Surprisingly, the resignation of Ed Woodward, United’s outgoing executive vice-chairman, also irked her. For all the criticism laid on his door, Casey always talked positively about Woodward, who maintained a healthy relationship with her and seemingly had a genuine interest in raising the stature of the women’s team to the same level as their men’s counterpart. His departure was something she was completely unaware of, and that added uncertainty further made things worse.
The behind-the-scenes hardships had left Casey wanting to quit much earlier than she eventually did. Any other promises or changes the club could pledge were too late. After building the team from the ground up and bringing them right at the precipice of top-flight success, she decided to call it a day in Manchester.

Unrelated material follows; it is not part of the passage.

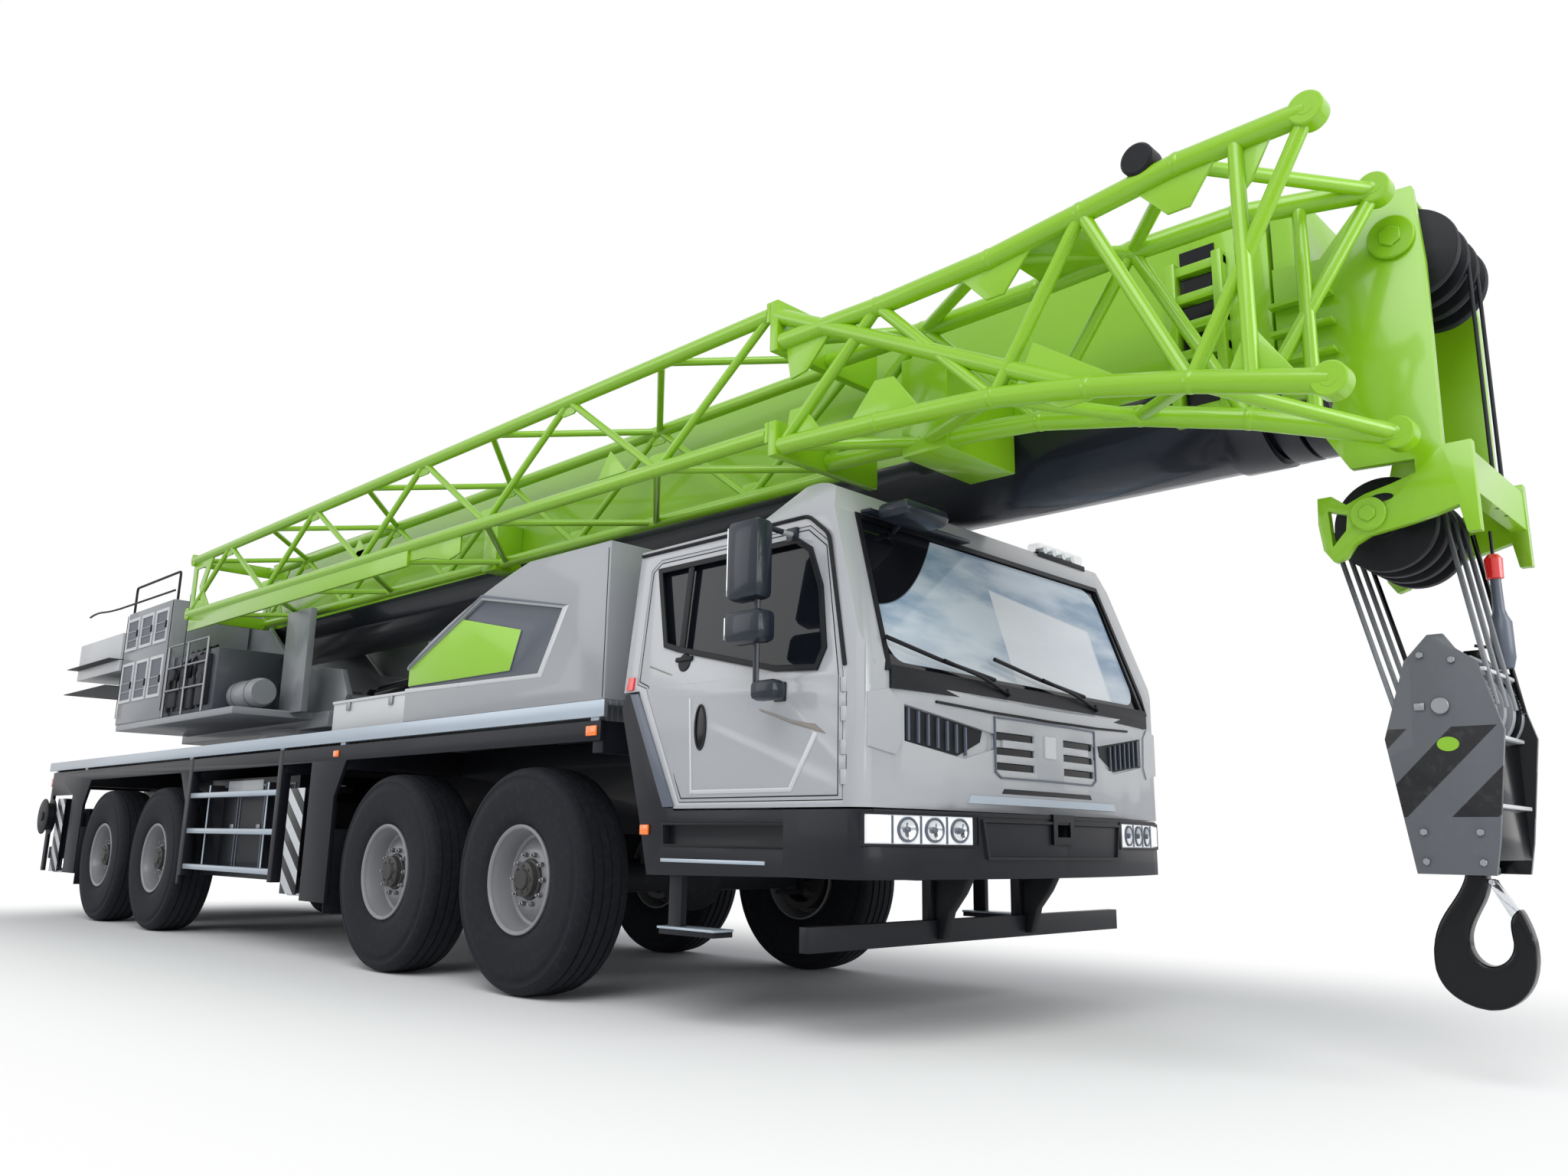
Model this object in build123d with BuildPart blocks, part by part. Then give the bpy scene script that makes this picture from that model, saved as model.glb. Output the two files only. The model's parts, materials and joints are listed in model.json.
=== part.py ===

The club’s failure in properly supporting the women’s team, down to the point where they’re barely provided basic human amenities, is yet another blot on the owners’ long-tarnished reputation at the club, which in the light of past few weeks continues to do them no favours. They had struck gold with Stoney, who shone not only because of her management, but also because of her connection with the community in and around the club. With her departure, many key players at the club are also set to leave, leaving the supporters staring into the wilderness of next season. Having just about threatened the “Big 3” in the league, United now face stagnation, or worse, regression.
As for Casey Stoney herself, her reputation as a manager has soared on the back of her Manchester United tenure. While there are no confirmations yet, there are already reports of offers emerging for her from the US. She is destined to have at least as decorated a career as a manager as she did as a player, but for now, as a United fan, I can all but thank her for her service to the club, apologise on the owners’ behalf for the lack of support, and wish her very best for wherever she goes next.